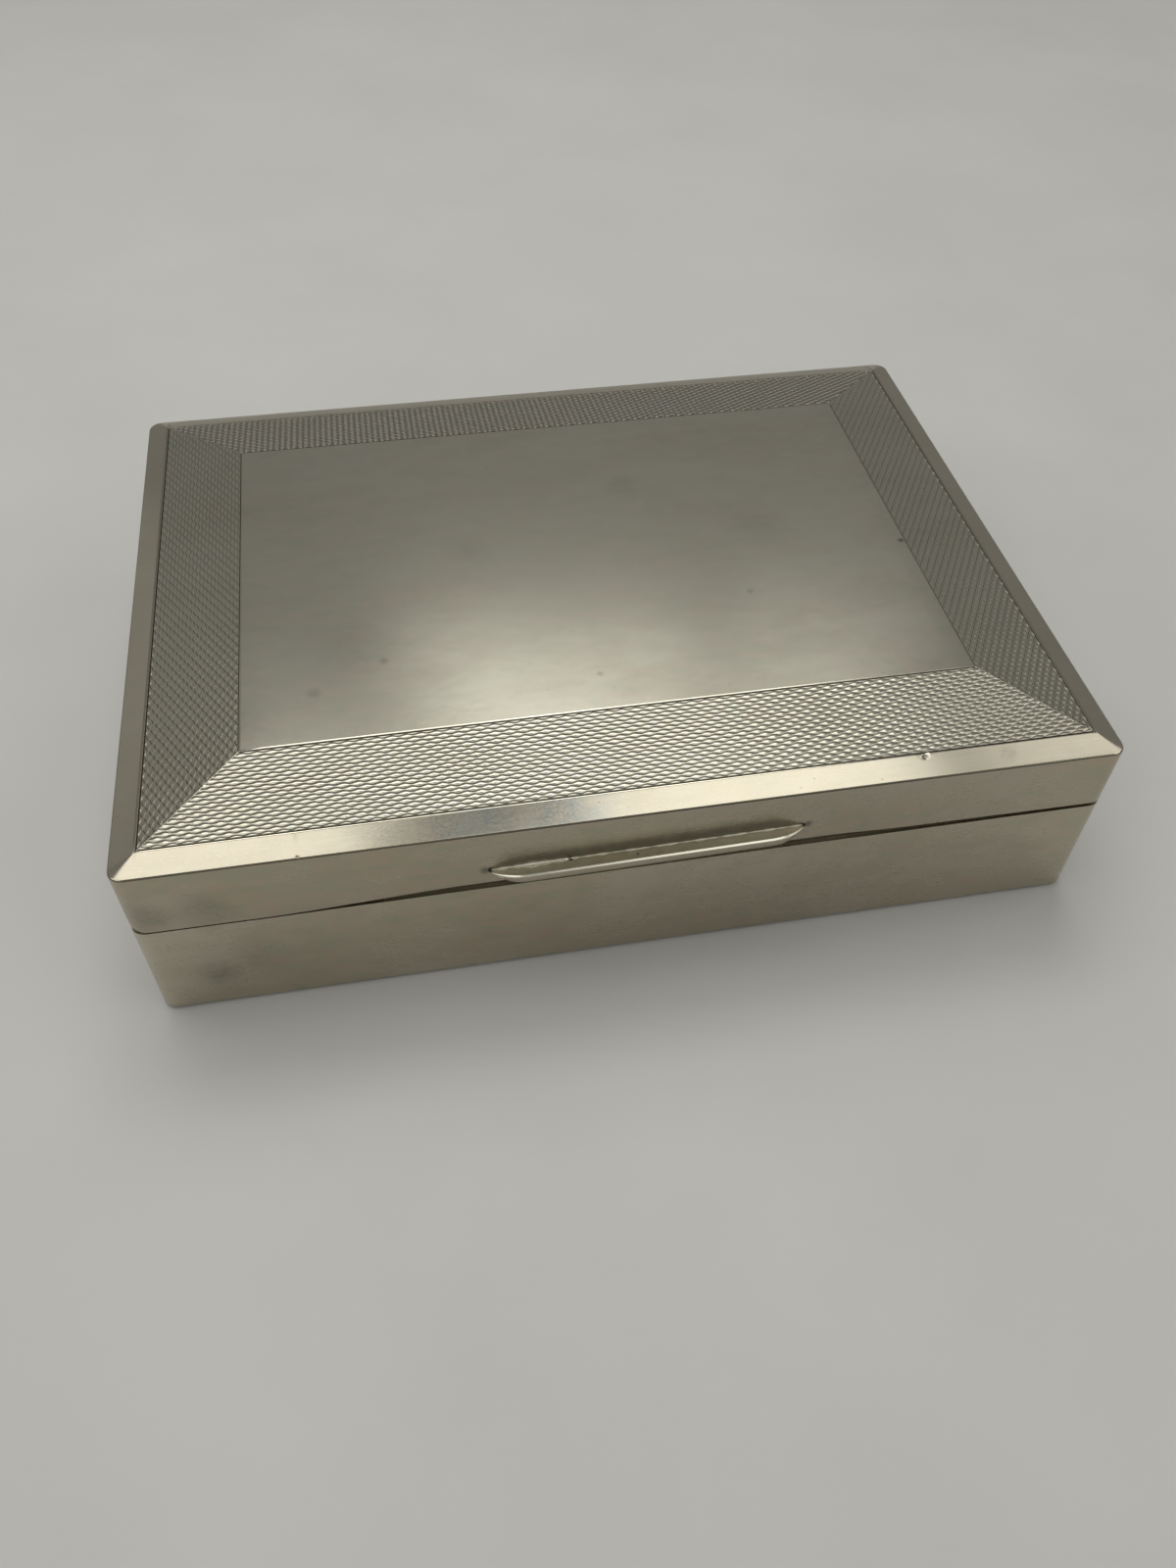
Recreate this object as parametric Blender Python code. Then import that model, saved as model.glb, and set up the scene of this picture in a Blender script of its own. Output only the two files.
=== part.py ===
"""Silver box with a hinged lid, lined with cedar, modelled as its separate pieces.

Metres, +Z up. The origin lies on the table under the middle of the closed box. +X runs to the right
along the width, and the thumbpiece faces -Y. The lid's pieces hang on an empty on the hinge's axis.
"""

import math

import bmesh
import bpy
from mathutils import Matrix, Vector

# Closed box
BOX_WIDTH = 0.165
BOX_DEPTH = 0.124
CORNER_RADIUS = 0.0025
SHEET = 0.0009
PARTING_GAP = 0.001

# Clearances: pieces that touch on the real box, and wood beside silver
SEAM_GAP = 0.0003
WOOD_CLEARANCE = 0.0005

# Base shell and what it stands on
BASE_WALL = 0.0228
FLANGE_WIDTH = 0.006
FLANGE_CORNER = 0.002
PAD_DROP = 0.0004

# Lid shell, from its lower edge up and from its outer edge in
LID_WALL = 0.0124
SHOULDER_RADIUS = 0.0008
BORDER_WIDTH = 0.00436
BORDER_RISE = 0.0013
BAND_WIDTH = 0.01594
BAND_RISE = 0.00273

# Cedar
FLOOR_THICKNESS = 0.0025
LINER_THICKNESS = 0.003
LIP_RISE = 0.0038
PARTITION_THICKNESS = 0.003
PARTITION_DROP = 0.0038
GROOVE_DEPTH = 0.001
LID_BOARD_EDGE = 0.0028

# Hinge
KNUCKLE_RADIUS = 0.0016
KNUCKLE_COUNT = 7
KNUCKLE_GAP = 0.0003
PIN_RADIUS = 0.00075
PIN_CLEARANCE = 0.0003
BEARER_CLEARANCE = 0.0003
BEARER_THICKNESS = 0.0009
CHANNEL_CLEARANCE = 0.0005

# Thumbpiece: a ledge whose seam with the wall lies below its rim
THUMB_LENGTH = 0.0532
THUMB_OFFSET = 0.0014
THUMB_DEPTH = 0.0028
THUMB_LIFT = 0.004
THUMB_DROP = 0.0028
THUMB_RIM_RISE = 0.001
THUMB_RIM_RADIUS = 0.0005
THUMB_END = 0.0042

# Smoothness of round shapes, and how far a cutter runs past what it cuts
CORNER_STEPS = 4
SHOULDER_STEPS = 4
CHANNEL_STEPS = 12
TUBE_SIDES = 24
RIM_STEPS = 6
HOLLOW_STEPS = 4
OVERRUN = 0.002
MERGE = 0.000001
SHARP_ANGLE = math.radians(30)

# Shares of the thumbpiece's tapered end, from its tip inwards, where a section stands
END_STATION_SHARES = (0.06, 0.18, 0.34, 0.54, 0.76, 1.0)

# Heights
FLANGE_TOP = PAD_DROP + SHEET
FLOOR_BOTTOM = FLANGE_TOP + SEAM_GAP
FLOOR_TOP = FLOOR_BOTTOM + FLOOR_THICKNESS
LINER_BOTTOM = FLOOR_TOP + SEAM_GAP
BASE_TOP = PAD_DROP + BASE_WALL
LID_BOTTOM = BASE_TOP + PARTING_GAP
LID_EDGE = LID_BOTTOM + LID_WALL
BORDER_TOP = LID_EDGE + BORDER_RISE
PANEL_TOP = BORDER_TOP + BAND_RISE
LIP_TOP = BASE_TOP + LIP_RISE

# Places across the box: the box is centred in depth with its thumbpiece
CENTRE_Y = THUMB_DEPTH / 2
FRONT_Y = CENTRE_Y - BOX_DEPTH / 2
BACK_Y = CENTRE_Y + BOX_DEPTH / 2
WOOD_INSET = SHEET + WOOD_CLEARANCE
PANEL_INSET = BORDER_WIDTH + BAND_WIDTH
LINER_X = BOX_WIDTH / 2 - WOOD_INSET
LINER_INNER_X = LINER_X - LINER_THICKNESS
LINER_FRONT_Y = FRONT_Y + WOOD_INSET
LINER_FRONT_INNER_Y = LINER_FRONT_Y + LINER_THICKNESS
LINER_BACK_Y = BACK_Y - WOOD_INSET

# Hinge: its axis lies one tube radius inside the back face, midway in the parting gap
HINGE_Y = BACK_Y - KNUCKLE_RADIUS
HINGE_Z = BASE_TOP + PARTING_GAP / 2
HINGE_LENGTH = BOX_WIDTH - 2 * max(CORNER_RADIUS, SHEET + SEAM_GAP)
BEARER_INNER = KNUCKLE_RADIUS + BEARER_CLEARANCE
BEARER_OUTER = BEARER_INNER + BEARER_THICKNESS
CHANNEL_RADIUS = KNUCKLE_RADIUS + CHANNEL_CLEARANCE
LIP_BACK_Y = HINGE_Y - BEARER_OUTER - WOOD_CLEARANCE
LINER_BACK_INNER_Y = LIP_BACK_Y - LINER_THICKNESS
REBATE_Z = HINGE_Z - BEARER_OUTER - WOOD_CLEARANCE

# Finishes: colour, roughness, metallic
SILVER = ((0.56, 0.54, 0.48), 0.32, 1.0)
BRASS = ((0.60, 0.48, 0.27), 0.35, 1.0)
CEDAR = ((0.42, 0.20, 0.10), 0.60, 0.0)
BAIZE = ((0.05, 0.12, 0.07), 0.95, 0.0)


def clear_scene():
    """Start from an empty scene."""
    for item in list(bpy.data.objects):
        bpy.data.objects.remove(item, do_unlink=True)


def material_for(name, finish):
    """A Principled material for one piece."""
    colour, roughness, metallic = finish
    material = bpy.data.materials.new(name + "_finish")
    material.use_nodes = True
    shader = material.node_tree.nodes["Principled BSDF"]
    shader.inputs["Base Color"].default_value = (*colour, 1.0)
    shader.inputs["Roughness"].default_value = roughness
    shader.inputs["Metallic"].default_value = metallic
    material.diffuse_color = (*colour, 1.0)
    return material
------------
■ **Stated problem**: Print exactly, and only, the lines beginning at the top of the listing and ending at the line with "from mathutils import Matrix, Vector".

■ **Written answer**:
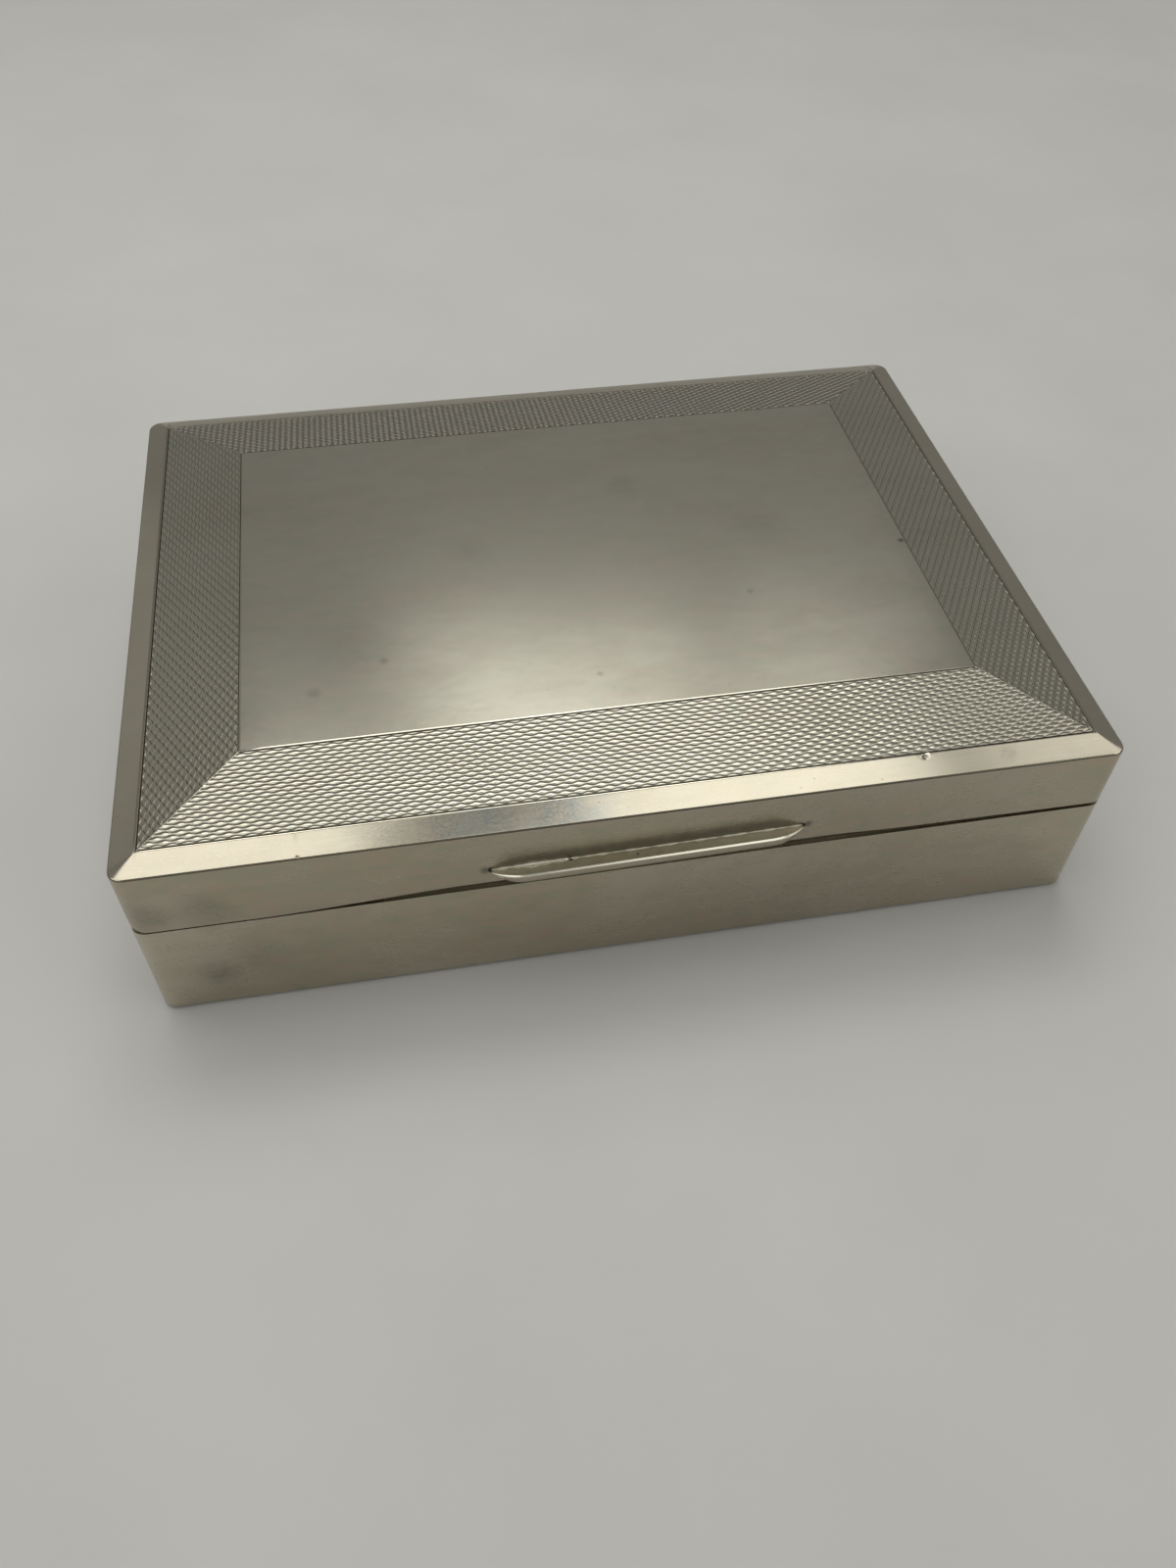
Recreate this object as parametric Blender Python code. Then import that model, saved as model.glb, and set up the scene of this picture in a Blender script of its own. Output only the two files.
=== part.py ===
"""Silver box with a hinged lid, lined with cedar, modelled as its separate pieces.

Metres, +Z up. The origin lies on the table under the middle of the closed box. +X runs to the right
along the width, and the thumbpiece faces -Y. The lid's pieces hang on an empty on the hinge's axis.
"""

import math

import bmesh
import bpy
from mathutils import Matrix, Vector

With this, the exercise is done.